Encryption is math. Math is math; math doesn't care about bad guys or good guys or legal oversight. If there is a way to slip past an encryption method, that way works for everyone, good guys and bad guys alike, because math is math and math doesn't care. If it works for the FBI, it works for Igor in the Russian mafia as well.

So that's what's going on, and that's what's at stake. It's a problem that doesn't readily boil down to sound bites or Tweets, and that means, I fear, that the public won't really understand what's happening until it's been decided for them.


Comments

( 3 comments — Leave a comment )
khall
Feb. 27th, 2016 08:16 pm (UTC)
Hmm. Surprised you didn't mention the drive to put backdoors in all computers in the early 00's. I think it was WindowsXp actually, that was supposed to be designed so that you couldn't encrypt it, because the FBI would have a backdoor to see it all. As far as I know it never happened, but...it was a big to-do at the time.

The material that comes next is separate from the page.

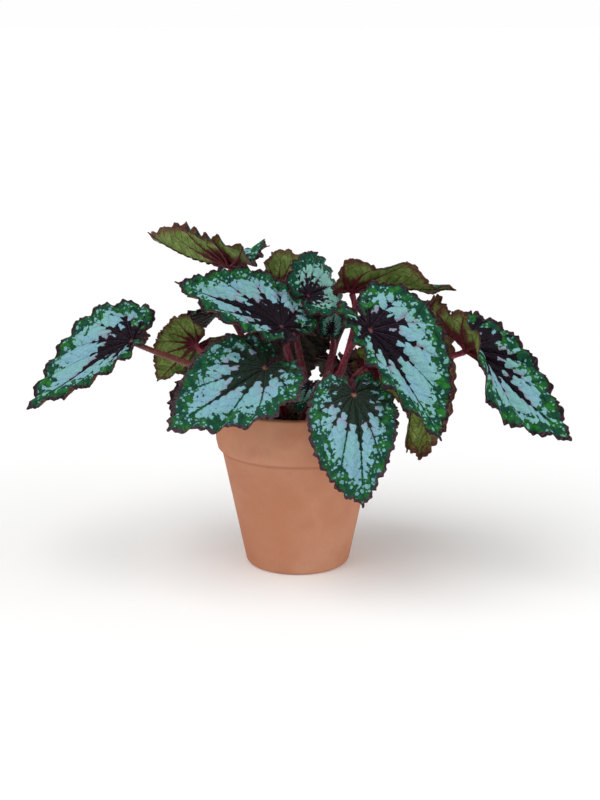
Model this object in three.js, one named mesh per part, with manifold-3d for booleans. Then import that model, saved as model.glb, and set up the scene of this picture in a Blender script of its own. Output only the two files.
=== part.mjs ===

Also, I hope Apple holds out and refuses. Because the courts are going to make them do this, if they haven't already.

K.
fin9901
Feb. 28th, 2016 12:53 am (UTC)
This comports pretty closely with what I read over at conservative site RedState, except that you provided more details about the differences between the various iPhone models, and more technical details overall: http://www.redstate.com/neil_stevens/2016/02/18/heres-obama-doj-asking-apple-terrible./
(Anonymous)
Mar. 24th, 2016 09:15 pm (UTC)
Thank you for this! I've been vaguely aware of this ongoing kerfluffle for weeks, but really didn't understand the broader implications. This is an excellent ELI5 for those of use who care, but don't really know jack about computers.